* start *
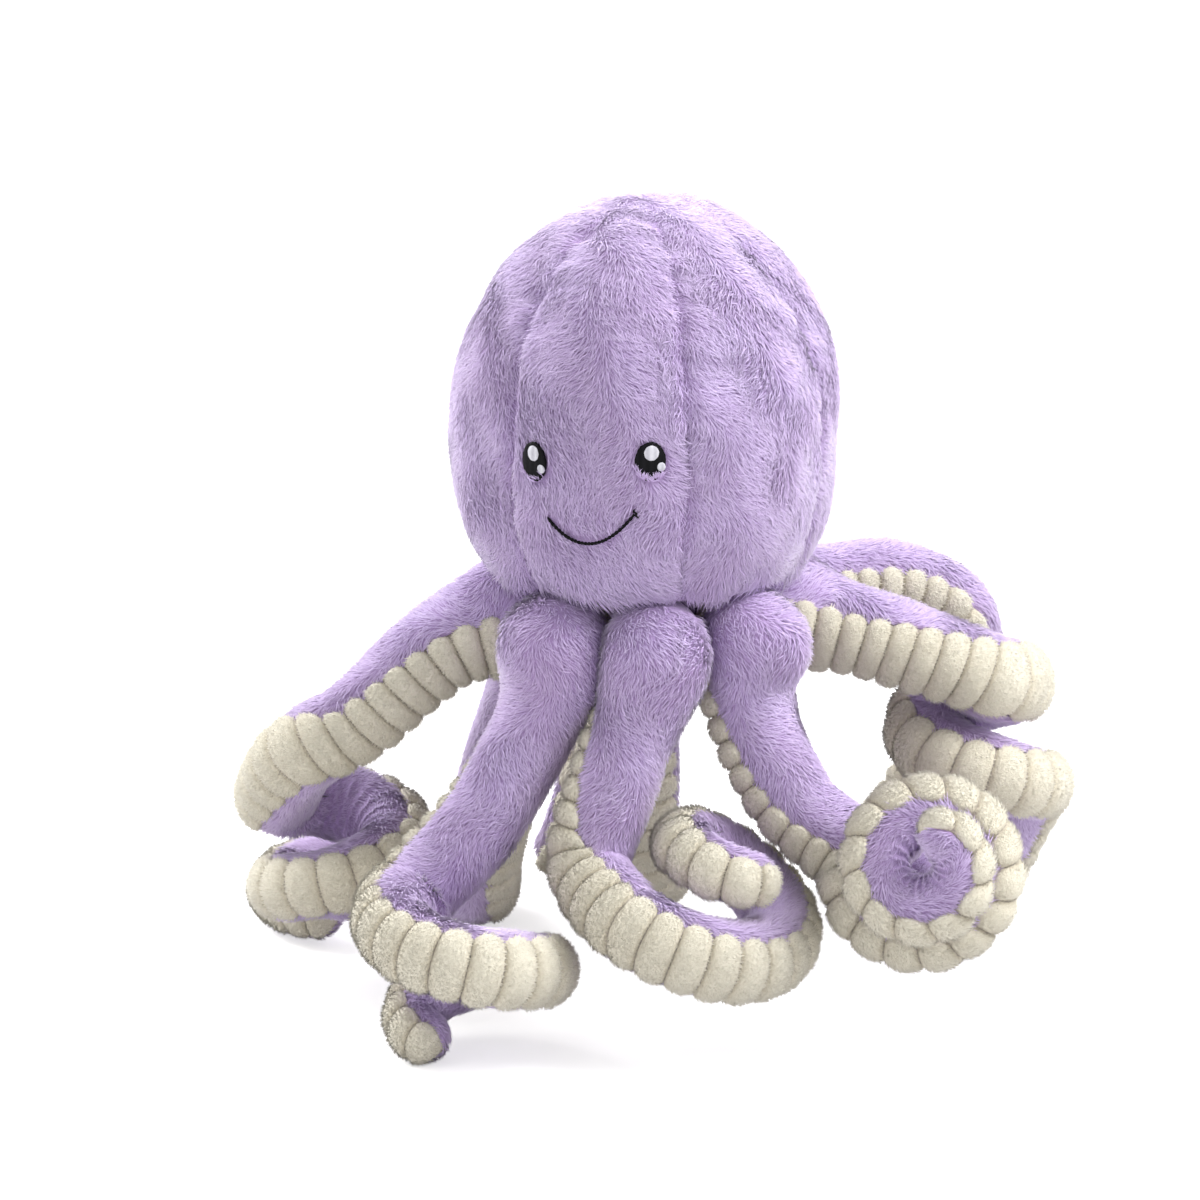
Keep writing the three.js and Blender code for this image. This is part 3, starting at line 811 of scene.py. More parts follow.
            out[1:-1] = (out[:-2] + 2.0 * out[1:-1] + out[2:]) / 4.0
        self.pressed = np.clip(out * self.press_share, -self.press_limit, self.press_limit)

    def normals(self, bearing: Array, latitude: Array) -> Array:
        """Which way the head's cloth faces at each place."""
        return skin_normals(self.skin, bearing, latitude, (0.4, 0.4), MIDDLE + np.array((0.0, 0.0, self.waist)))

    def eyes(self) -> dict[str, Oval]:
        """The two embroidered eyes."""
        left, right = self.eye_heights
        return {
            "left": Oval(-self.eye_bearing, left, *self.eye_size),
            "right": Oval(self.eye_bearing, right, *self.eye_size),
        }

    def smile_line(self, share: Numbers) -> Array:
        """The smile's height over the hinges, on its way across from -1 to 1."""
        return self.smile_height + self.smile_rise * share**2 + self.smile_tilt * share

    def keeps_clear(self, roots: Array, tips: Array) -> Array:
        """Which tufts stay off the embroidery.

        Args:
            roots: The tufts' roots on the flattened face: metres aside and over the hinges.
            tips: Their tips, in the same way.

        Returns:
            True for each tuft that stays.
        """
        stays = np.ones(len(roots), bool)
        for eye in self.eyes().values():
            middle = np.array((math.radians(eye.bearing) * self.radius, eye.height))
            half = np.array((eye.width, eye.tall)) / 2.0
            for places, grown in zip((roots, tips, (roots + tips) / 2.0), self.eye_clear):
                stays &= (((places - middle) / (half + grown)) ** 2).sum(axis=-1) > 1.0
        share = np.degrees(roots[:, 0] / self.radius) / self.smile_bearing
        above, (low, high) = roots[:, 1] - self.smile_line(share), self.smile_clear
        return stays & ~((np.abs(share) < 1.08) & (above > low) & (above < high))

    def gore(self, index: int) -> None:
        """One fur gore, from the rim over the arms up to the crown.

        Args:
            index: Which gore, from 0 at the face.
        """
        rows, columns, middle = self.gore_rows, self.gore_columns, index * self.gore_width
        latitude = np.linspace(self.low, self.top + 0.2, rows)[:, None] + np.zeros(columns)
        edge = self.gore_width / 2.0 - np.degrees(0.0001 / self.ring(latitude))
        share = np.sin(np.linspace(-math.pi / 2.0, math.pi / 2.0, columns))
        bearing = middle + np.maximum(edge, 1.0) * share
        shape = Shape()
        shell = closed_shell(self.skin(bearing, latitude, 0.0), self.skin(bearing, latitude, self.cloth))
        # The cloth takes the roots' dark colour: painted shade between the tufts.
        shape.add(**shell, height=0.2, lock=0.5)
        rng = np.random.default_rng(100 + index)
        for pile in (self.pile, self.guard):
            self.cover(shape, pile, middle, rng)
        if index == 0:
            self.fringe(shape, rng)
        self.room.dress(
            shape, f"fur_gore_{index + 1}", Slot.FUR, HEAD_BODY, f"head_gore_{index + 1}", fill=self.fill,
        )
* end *
PROBLEM TO SOLVE =>
Print the material above verbatim, first line through the line containing "np.array((0.0, 0.0, self.waist)))", both included.

FULL RESPONSE =>
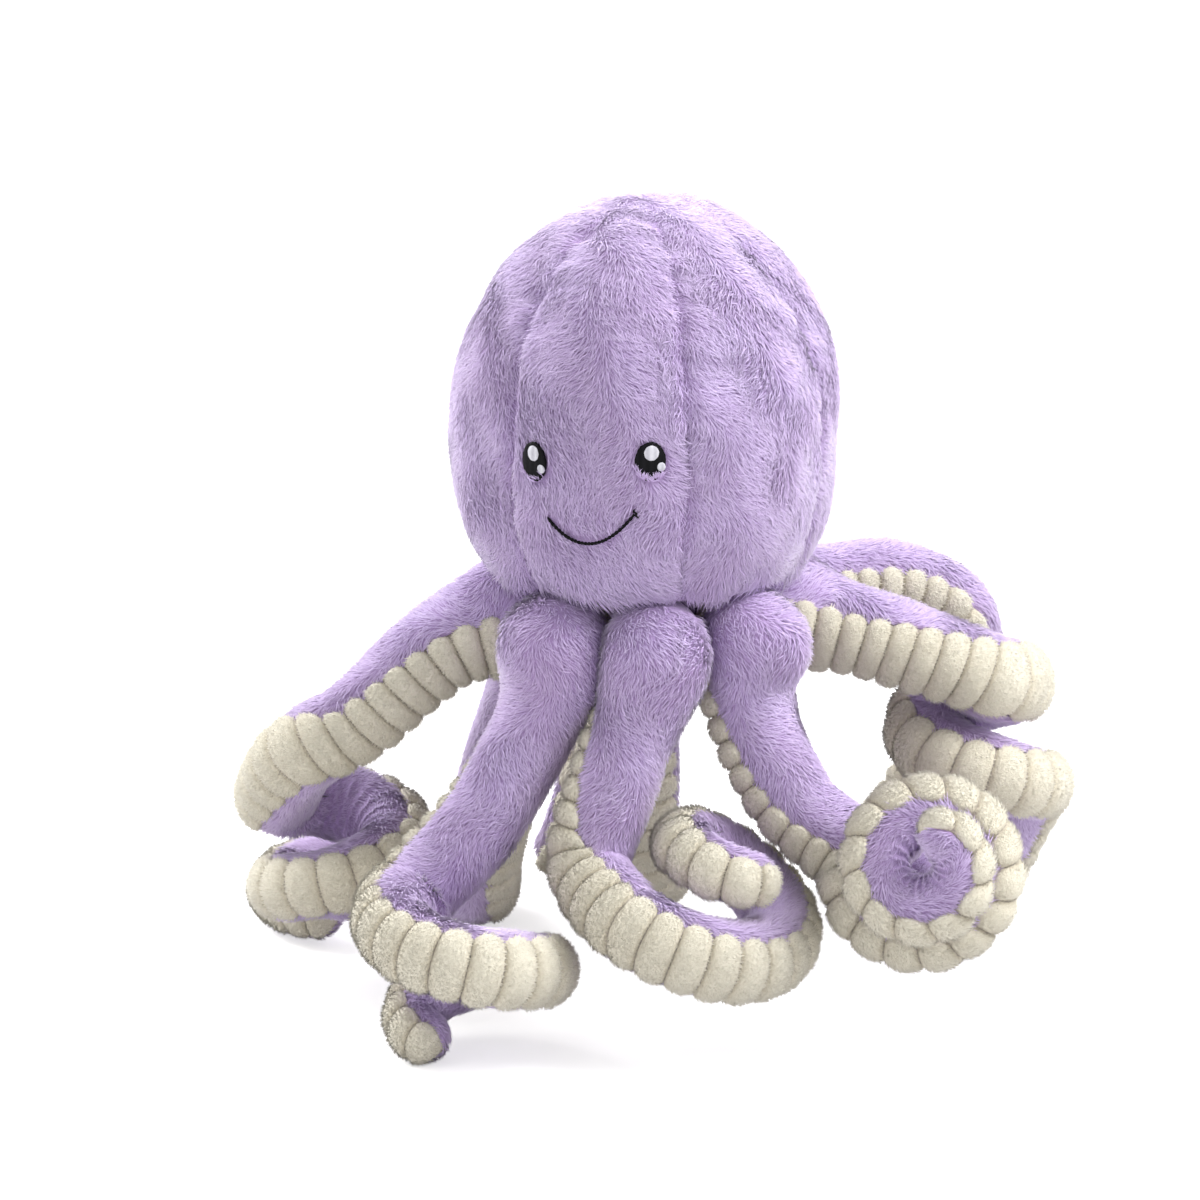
Keep writing the three.js and Blender code for this image. This is part 3, starting at line 811 of scene.py. More parts follow.
            out[1:-1] = (out[:-2] + 2.0 * out[1:-1] + out[2:]) / 4.0
        self.pressed = np.clip(out * self.press_share, -self.press_limit, self.press_limit)

    def normals(self, bearing: Array, latitude: Array) -> Array:
        """Which way the head's cloth faces at each place."""
        return skin_normals(self.skin, bearing, latitude, (0.4, 0.4), MIDDLE + np.array((0.0, 0.0, self.waist)))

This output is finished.